** Given data **
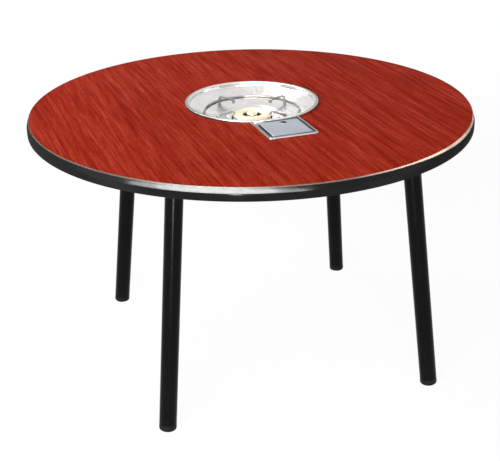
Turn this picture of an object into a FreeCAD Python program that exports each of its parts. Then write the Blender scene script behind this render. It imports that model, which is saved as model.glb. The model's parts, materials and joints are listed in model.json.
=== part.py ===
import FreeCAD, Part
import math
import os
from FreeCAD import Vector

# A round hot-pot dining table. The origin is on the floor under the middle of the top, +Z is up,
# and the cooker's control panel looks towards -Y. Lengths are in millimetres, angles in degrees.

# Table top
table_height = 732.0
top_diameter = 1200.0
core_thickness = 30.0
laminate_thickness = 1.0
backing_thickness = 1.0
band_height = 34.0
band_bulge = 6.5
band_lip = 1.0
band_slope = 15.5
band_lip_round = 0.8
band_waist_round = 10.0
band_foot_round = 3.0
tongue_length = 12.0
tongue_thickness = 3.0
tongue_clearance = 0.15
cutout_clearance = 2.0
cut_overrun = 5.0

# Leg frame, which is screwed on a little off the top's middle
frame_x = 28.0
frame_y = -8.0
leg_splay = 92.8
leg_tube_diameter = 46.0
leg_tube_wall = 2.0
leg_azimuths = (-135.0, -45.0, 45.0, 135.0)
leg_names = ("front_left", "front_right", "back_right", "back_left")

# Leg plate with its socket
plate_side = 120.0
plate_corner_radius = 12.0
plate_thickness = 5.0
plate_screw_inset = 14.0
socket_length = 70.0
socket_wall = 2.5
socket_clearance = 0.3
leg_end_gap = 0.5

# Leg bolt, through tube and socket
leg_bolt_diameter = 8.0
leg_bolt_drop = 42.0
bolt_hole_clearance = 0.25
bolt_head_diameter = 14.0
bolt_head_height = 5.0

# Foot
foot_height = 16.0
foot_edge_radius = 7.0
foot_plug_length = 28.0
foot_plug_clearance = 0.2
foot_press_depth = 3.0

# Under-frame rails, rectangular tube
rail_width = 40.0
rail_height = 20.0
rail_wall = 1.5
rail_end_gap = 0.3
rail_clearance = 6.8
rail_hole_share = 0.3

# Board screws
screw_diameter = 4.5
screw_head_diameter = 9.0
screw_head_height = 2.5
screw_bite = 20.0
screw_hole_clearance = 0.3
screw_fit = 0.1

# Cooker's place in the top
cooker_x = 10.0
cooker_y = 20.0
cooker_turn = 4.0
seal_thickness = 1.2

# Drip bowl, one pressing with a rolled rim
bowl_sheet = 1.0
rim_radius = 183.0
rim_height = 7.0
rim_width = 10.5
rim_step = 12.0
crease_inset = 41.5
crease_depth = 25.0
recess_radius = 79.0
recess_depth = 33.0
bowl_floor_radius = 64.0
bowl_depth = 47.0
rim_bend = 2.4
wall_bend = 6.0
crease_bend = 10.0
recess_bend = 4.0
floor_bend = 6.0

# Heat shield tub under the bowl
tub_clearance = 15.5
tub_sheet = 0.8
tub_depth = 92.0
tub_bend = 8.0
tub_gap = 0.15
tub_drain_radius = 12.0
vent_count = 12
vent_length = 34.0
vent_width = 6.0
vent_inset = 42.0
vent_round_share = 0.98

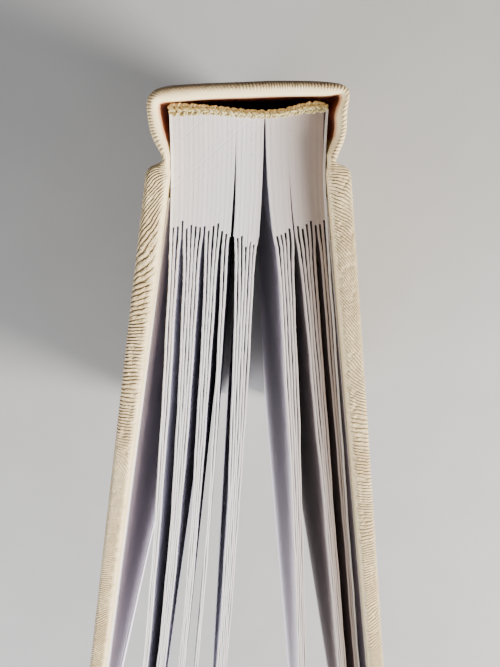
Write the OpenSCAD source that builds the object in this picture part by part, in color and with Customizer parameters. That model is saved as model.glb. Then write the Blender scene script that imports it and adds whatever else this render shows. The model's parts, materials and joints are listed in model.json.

** Set problem **
Repeat exactly, please, each line from the beginning of the data through the line with "# and the cooker's" in it, and only those lines.

** Task answer **
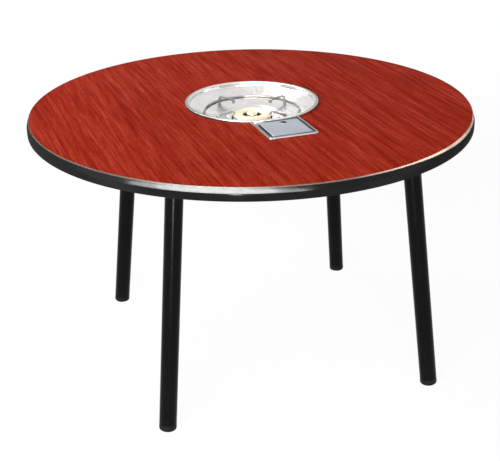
Turn this picture of an object into a FreeCAD Python program that exports each of its parts. Then write the Blender scene script behind this render. It imports that model, which is saved as model.glb. The model's parts, materials and joints are listed in model.json.
=== part.py ===
import FreeCAD, Part
import math
import os
from FreeCAD import Vector

# A round hot-pot dining table. The origin is on the floor under the middle of the top, +Z is up,
# and the cooker's control panel looks towards -Y. Lengths are in millimetres, angles in degrees.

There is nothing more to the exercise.